Budidaya sebagai solusi
Satu tahun terakhir, di Desa Labuh Air Pandan berdiri Kelompok Tani Hutan Sigambir Balapan yang berkerja sama dengan KPHP Sigambir, membuat usaha budidaya madu lebah kelulut.
“Dengan skema ini, satu pohon yang diisi satu koloni lebah kelulut dapat dipecah menjadi dua koloni. Kami menggunakan potongan pohon bekas, sebagai media lebah bersarang,” kata Dedi Suryadi, anggota kelompok budidaya Lebah Kelulut Desa Labuh Air Pandan.
Hingga saat ini, ada 30 koloni lebah yang berhasil dibudidayakan. Dengan hitungan, setiap koloni dapat menghasilkan empat ons madu per pekan.

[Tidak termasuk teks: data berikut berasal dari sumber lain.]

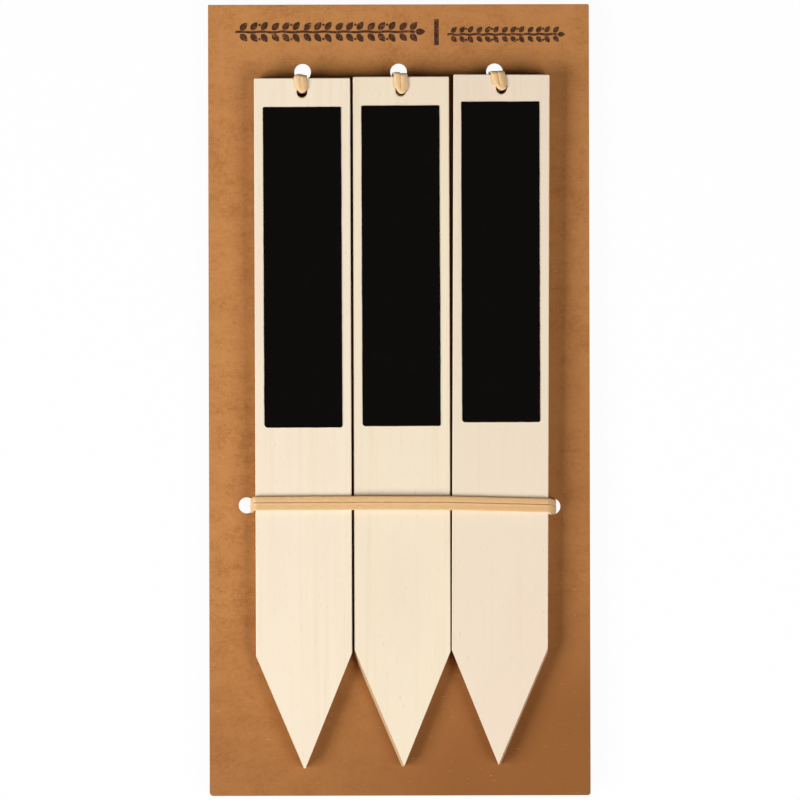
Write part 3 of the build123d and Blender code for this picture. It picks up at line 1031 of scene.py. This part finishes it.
def makeFloor():  # white to the camera, with the pack's own shadow on it
    plain = Finish("pale_floor", {"Roughness": 0.9, "Specular IOR Level": 0.1})
    plain.set("Base Color", (floorLook["tone"], floorLook["tone"], floorLook["tone"], 1))
    glow = plain.node("Emission", None, {"Color": (1, 1, 1, 1), "Strength": 1.0})
    seen = plain.node("LightPath", out="Is Camera Ray")
    seen = seen + plain.node("LightPath", out="Is Glossy Ray")
    seen = plain.clamp(seen + plain.node("LightPath", out="Is Transmission Ray"))
    matt = Wire(plain, plain.shader.outputs[0])
    blend = plain.node("MixShader", None, {0: seen * floorLook["glow"], 1: matt, 2: glow})
    plain.feed(plain.output.inputs[0], blend)
    half = floorLook["half"]
    corners = [(x * half, y * half, 0) for x, y in cornerSigns]
    mesh = bpy.data.meshes.new("floor")
    mesh.from_pydata(corners, [], [(0, 1, 2, 3)])
    mesh.materials.append(plain.material)
    floor = bpy.data.objects.new("floor", mesh)
    floor.location.z = floorLook["level"]
    bpy.context.scene.collection.objects.link(floor)


def makeWorld():  # a faint even fill, and a pale backdrop for the camera alone
    world = bpy.data.worlds.new("studio")
    world.use_nodes = True
    sky = world.node_tree
    sky.nodes.clear()
    fill = sky.nodes.new("ShaderNodeBackground")
    fill.inputs["Color"].default_value = (1, 1, 1, 1)
    fill.inputs["Strength"].default_value = studio["fill"]
    backdrop = sky.nodes.new("ShaderNodeBackground")
    path = sky.nodes.new("ShaderNodeLightPath")
    chosen = sky.nodes.new("ShaderNodeMixShader")
    output = sky.nodes.new("ShaderNodeOutputWorld")
    sky.links.new(path.outputs["Is Camera Ray"], chosen.inputs[0])
    sky.links.new(fill.outputs[0], chosen.inputs[1])
    sky.links.new(backdrop.outputs[0], chosen.inputs[2])
    sky.links.new(chosen.outputs[0], output.inputs[0])
    bpy.context.scene.world = world


def makeLight(name):  # a tall soft box, turned about Y to face the pack
    strip = studio[name]
    lampData = bpy.data.lights.new(name, "AREA")
    lampData.shape = "RECTANGLE"
    lampData.size = strip["wide"]
    lampData.size_y = strip["tall"]
    lampData.energy = strip["power"]
    lamp = bpy.data.objects.new(name, lampData)
    lamp.location = strip["place"]
    lamp.rotation_euler = (0, atan2(strip["place"][0], strip["place"][2]), 0)
    bpy.context.scene.collection.objects.link(lamp)


def makeCamera():  # straight above, with a long lens
    lens = bpy.data.cameras.new("photo_camera")
    lens.sensor_width = studio["sensor"]
    reach = studio["cameraHeight"] - studio["sharpLevel"]
    lens.lens = studio["sensor"] * reach / studio["frameWidth"]
    lens.clip_start, lens.clip_end = studio["clip"]
    camera = bpy.data.objects.new("photo_camera", lens)
    camera.location = (studio["centreX"], 0, studio["cameraHeight"])
    camera.rotation_euler = (0, 0, radians(studio["roll"]))
    bpy.context.scene.collection.objects.link(camera)
    bpy.context.scene.camera = camera


makeFloor()
makeWorld()
makeLight("left_strip_light")
makeLight("right_strip_light")
makeCamera()
bpy.context.scene.view_settings.view_transform = "Standard"
print("studio set")
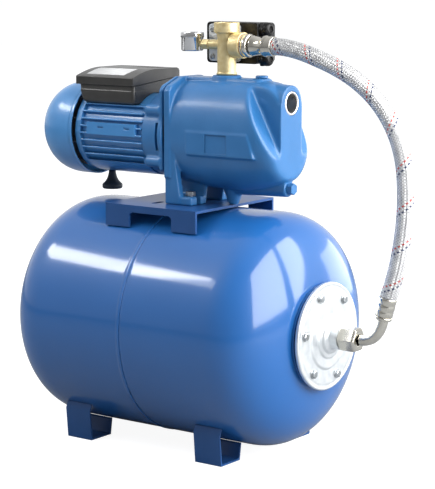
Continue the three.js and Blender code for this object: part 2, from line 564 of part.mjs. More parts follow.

“Meskipun hingga saat ini, belum ada cara bagaimana memindahkan koloni tanpa menebang pohon. Paling tidak, dengan adanya budidaya ini dapat mengurangi angka penebangan pohon karena madu kelulut merupakan sumber ekonomi alternatif. Kami tengah mencoba memecah koloni yang dulunya dua menjadi tiga koloni,” katanya.

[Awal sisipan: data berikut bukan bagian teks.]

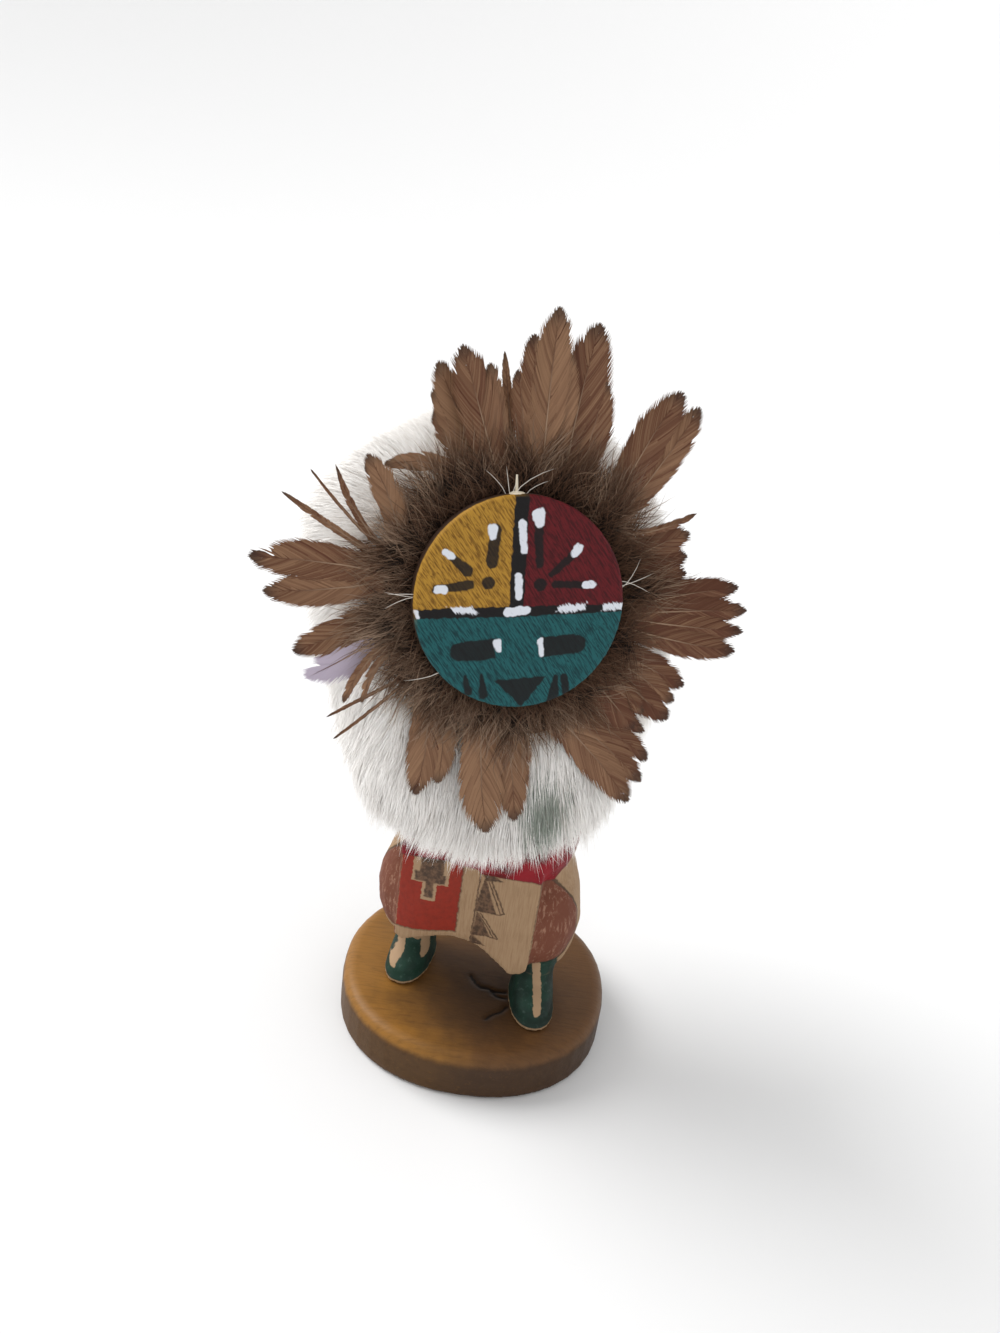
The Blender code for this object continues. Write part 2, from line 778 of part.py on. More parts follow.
def main():
    clear_scene()
    doll = bpy.data.collections.new("sun_face_doll")
    bpy.context.scene.collection.children.link(doll)

    stand_top = bpy.data.objects.new("stand_top", None)
    stand_top.location = (0, 0, BASE_THICKNESS)
    doll.objects.link(stand_top)
    face_front = bpy.data.objects.new("face_front", None)
    face_front.parent = stand_top
    face_front.matrix_basis = face_placing()
    doll.objects.link(face_front)

    finish(make_base(doll), "stained_wood", None)
    finish(make_figure(doll), "painted_wood", stand_top)
    finish(make_fur(doll), "white_fur", stand_top)
    finish(make_face(doll), "painted_face", face_front)
    finish(make_down(doll), "brown_down", face_front)
    for number, row in enumerate(FEATHERS, 1):
        feather = make_feather(f"feather_{number:02d}", row, doll)
        finish(feather, "brown_feather", face_front)


main()
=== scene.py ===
"""A sun-face doll: carved, painted cottonwood, feathers, down and a white rabbit pelt.

The sections follow the doll as it is put together: slab, figure, face, down, feathers, pelt.
"""
import math

import bmesh
import bpy
import numpy as np
from mathutils import Matrix, Vector, noise
from mathutils.bvhtree import BVHTree
from mathutils.kdtree import KDTree


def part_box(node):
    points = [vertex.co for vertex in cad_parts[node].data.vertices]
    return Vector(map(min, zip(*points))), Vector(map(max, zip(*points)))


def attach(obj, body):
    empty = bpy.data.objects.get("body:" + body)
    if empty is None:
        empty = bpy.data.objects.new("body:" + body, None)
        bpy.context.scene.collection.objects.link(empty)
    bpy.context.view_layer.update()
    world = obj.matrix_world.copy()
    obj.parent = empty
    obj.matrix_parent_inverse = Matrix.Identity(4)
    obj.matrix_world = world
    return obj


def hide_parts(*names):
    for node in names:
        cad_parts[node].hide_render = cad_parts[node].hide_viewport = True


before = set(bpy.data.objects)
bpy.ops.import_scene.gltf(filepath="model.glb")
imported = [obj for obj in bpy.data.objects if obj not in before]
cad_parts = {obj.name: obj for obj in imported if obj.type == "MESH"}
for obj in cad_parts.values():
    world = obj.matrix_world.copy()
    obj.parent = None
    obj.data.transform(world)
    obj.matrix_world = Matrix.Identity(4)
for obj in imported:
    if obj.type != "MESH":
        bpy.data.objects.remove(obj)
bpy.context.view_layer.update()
bpy.ops.object.select_all(action="DESELECT")

# The camera of the photograph, a phone held above the doll, looking down and rolled to the left.
CAMERA_PLACE = Vector((-0.00595, -0.2406, 0.2269))
CAMERA_PITCH = math.radians(25.4)
CAMERA_ROLL = math.radians(8.5)
CAMERA_LENS = 28
SENSOR_WIDTH = 36
NEAREST_SEEN = 0.01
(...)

Bukan tanpa hambatan, kadar air yang tinggi menjadi kelemahan hasil madu budidaya. Ini dikarenakan, sarang lebah berada di kotak kayu ukuran 30 sentimeter persegi yang hanya ditutup plastik. Berbeda dengan madu di alam liar, yang aman dari kandungan air karena berada di dalam pohon.
“Semakin banyak kadar air, nilai jual madu semakin murah. Dulu, pernah dicontohkan penyedotan kadar air menggunakan teknologi mesin yang dibawa KPHP, namun hingga saat ini mesin tersebut tidak dapat kami peroleh. Kondisi sarang pun banyak yang terbengkalai karena kurang perawatan,” kata Dedi Suryadi.

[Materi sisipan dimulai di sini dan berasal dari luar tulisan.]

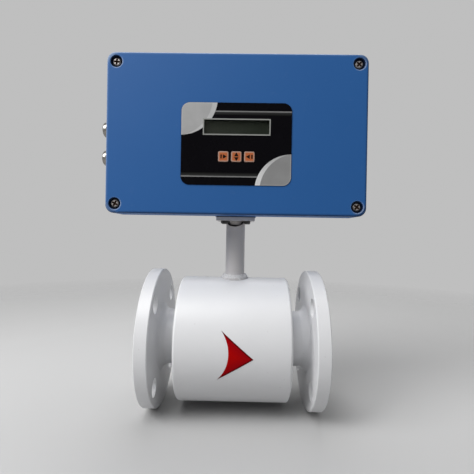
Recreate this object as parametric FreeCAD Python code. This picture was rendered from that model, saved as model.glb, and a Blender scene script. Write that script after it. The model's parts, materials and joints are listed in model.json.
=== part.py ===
"""Electromagnetic flow meter for a 2 inch (DN 50) line, with its display head on a neck pipe.

The origin is on the flow axis, midway between the two sealing faces.
+X is the flow direction, +Y points away from the display side and +Z is up.  Millimetres.
"""
import FreeCAD
import Part
import math
import os

Vector = FreeCAD.Vector

# Flow tube
FACE_TO_FACE = 200.0
PIPE_RADIUS = 30.15
PIPE_WALL = 2.8
BORE_RADIUS = 24.25
LINER_FLARE_RADIUS = 44.0
LINER_FLARE = 4.0
MOUTH_CHAMFER = 1.5
FLARE_CHAMFER = 1.0

# Flanges, 2 inch class 150 pattern
FLANGE_RADIUS = 76.0
FLANGE_THICKNESS = 13.3
RAISED_FACE_RADIUS = 46.05
RAISED_FACE = 2.5
FLANGE_EDGE = 0.8
FLANGE_WELD = 7.5
BOLT_CIRCLE = 120.65
BOLT_HOLE_RADIUS = 9.525

# Coil housing
HOUSING_RADIUS = 67.5
HOUSING_LENGTH = 117.0
HOUSING_WALL = 3.0
END_PLATE = 4.0
END_ROUND = 2.5
END_WELD = 3.0

# Magnet coils and electrodes
SHOE_THICKNESS = 4.0
SHOE_HALF_LENGTH = 26.0
SHOE_LOWEST = 18.0
CORE_RADIUS = 8.0
COIL_RADIUS = 24.0
COIL_BOTTOM = 36.0
COIL_TOP = 50.0
YOKE_INNER = 57.0
YOKE_OUTER = 60.0
YOKE_HALF_LENGTH = 20.0
ELECTRODE_HEAD_RADIUS = 4.0
ELECTRODE_STEM_RADIUS = 2.5
ELECTRODE_END = 42.0
BUSH_RADIUS = 4.4
BUSH_COLLAR_RADIUS = 6.5
BUSH_TOP = 35.0

# Neck
NECK_RADIUS = 10.65
NECK_WALL = 2.11
NECK_FOOT = 62.0
NECK_WELD_OUT = 4.7
NECK_WELD_UP = 5.7
NECK_NOTCH_RADIUS = 15.0
NECK_NOTCH_DEPTH = 6.3
NECK_NOTCH_X = -1.0
HUB_RADIUS = 6.8
HUB_BORE = 4.8
HUB_LENGTH = 4.2
PLATE_HALF = 21.0
PLATE_PAD = 1.5
PLATE_THICKNESS = 3.6
NECK_GASKET = 0.9
NECK_BOLT_OFFSET = 12.2
NECK_HOLE_RADIUS = 9.0

# Enclosure of the display head: a die-cast base with a screwed cover
BOX_HALF_WIDTH = 130.4
BOX_BOTTOM = 136.0
BOX_HEIGHT = 160.8
BOX_FRONT = -52.0
BOX_PARTING = -25.0
BOX_BACK = 38.0
BOX_WALL = 3.2
COVER_WALL = 3.0
BOX_CORNER = 8.5
COVER_EDGE_ROUND = 1.6
BASE_EDGE_ROUND = 3.0
BASE_STEP = 0.6
BASE_DRAFT = 3.4
PARTING_CHAMFER = 0.5
RIM_DEPTH = 6.0
RIM_INSET = 7.6
RIM_CORNER_SUM = 31.3
GROOVE_OUTER = 4.3
GROOVE_INNER = 6.7
GROOVE_DEPTH = 2.2
SCREW_X = 121.0
SCREW_HEIGHTS = (9.5, 151.5)
SCREW_POST_RADIUS = 7.0
COUNTERBORE_RADIUS = 5.7
COUNTERBORE_DEPTH = 4.0
SCREW_HEAD_RADIUS = 4.0
CROSS_LENGTH = 5.2
CROSS_WIDTH = 1.2
CROSS_DEPTH = 1.5
CROSS_TURNS = (28.0, 6.0, 38.0, 44.0)

# Front overlay, display and keys; heights are above the bottom of the enclosure
OVERLAY_WIDTH = 110.0
OVERLAY_HEIGHT = 82.0
OVERLAY_CORNER = 8.5
OVERLAY_THICKNESS = 0.5
OVERLAY_MIDDLE = 70.2
WINDOW_X = 0.25
WINDOW_Z = 87.15
WINDOW_WIDTH = 64.9
WINDOW_HEIGHT = 14.1
PANE_WIDTH = 67.6
PANE_HEIGHT = 16.6
PANE_THICKNESS = 1.5
KEY_SIZE = 10.3
KEY_ROUND = 1.5
KEY_PITCH = 12.95
KEY_MIDDLE_X = 0.35
KEY_Z = 57.6
KEY_CLEARANCE = 0.35
KEY_PROUD = 0.4
KEY_COLLAR = 12.6

# Boards
BOARD_THICKNESS = 1.6
DISPLAY_BOARD_FRONT = -40.0
DISPLAY_BOARD_WIDTH = 106.0
DISPLAY_BOARD_HEIGHT = 78.0
DISPLAY_BOARD_MIDDLE = 75.0
DISPLAY_POST_X = 47.5
DISPLAY_POST_HEIGHTS = (41.0, 109.0)
LCD_FACE = -48.8
MAIN_BOARD_FRONT = 23.4
MAIN_BOARD_WIDTH = 180.0
MAIN_BOARD_HEIGHT = 105.0
MAIN_BOARD_MIDDLE = 80.0
MAIN_POST_X = 82.0
MAIN_POST_HEIGHTS = (35.0, 125.0)

# Cable glands, M16, on the inlet side of the base
GLAND_HEIGHTS = {"lower": 66.0, "upper": 98.5}
GLAND_Y = 6.0
GLAND_FLATS = 19.0
GLAND_THREAD_RADIUS = 8.0
GLAND_BORE = 5.2
GLAND_SEAL_BORE = 4.0
GLAND_LENGTH = 26.0
GLAND_SEAT = 127.9
GLAND_SPOT_RADIUS = 11.6

# Fits
SCREW_FIT = 0.03
SEAT_FIT = 0.05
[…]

“Akan tetapi, proses budidaya semacam ini juga perlu diwaspadai, karena dapat terkesan destructive jika sudah dalam skala luas. Terlebih, lagi jika sudah merusak habitat atau ekosistem tertentu yang dilindungi,” kata Jessix Amundian, Direktur Walhi Bangka Belitung.
Komitmen menjaga alam
Madu lebah kelulut hanya sebagian kecil dari hasil kekayaan alam di desa yang berdekatan dengan Desa Kota Kapur, yang dipisahkan oleh aliran Sungai Mendo sepanjang 24,76 kilometer. Ekosistem mangrove yang terjaga di sepanjang Sungai Mendo, menjadi rumah bagi kepiting bakau, udang galah, berbagai jenis kerang, dan sejumlah satwa di Pulau Bangka seperti beruang madu, rusa, kijang, buaya, dan beragam jenis burung.
“Hasil alam di sini melimpah yang kami distribusikan hampir keseluruh Pulau Bangka. Termasuk madu kelulut ini, di sini salah satu sentranya, karena alam serta hutan mangrovenya terjaga. Terlebih lagi, masyarakat di sini tidak ada yang menambang timah, mayoritas nelayan dan petani,” kata Badarudin, Kepala Desa Labuh Air Pandan.
Labuh Air Pandan menjadi salah satu desa yang bebas eksploitasi tambang, sehingga kondisi alamnya masih baik. Sementara, desa tetangga mereka seperti Desa Kota Kapur dan Desa Pedindang mulai rusak akibat tambang.
“Alhamdulillah, 1.280 jiwa warga di sini kompak menjaga alam, menolak tambang timah dan setiap perusahaan yang masuk desa. Kami tidak ingin merana seperti yang banyak terjadi di Pulau Bangka. Ujung-ujungnya kami juga yang kesulitan, nantinya,” pungkas Badarudin.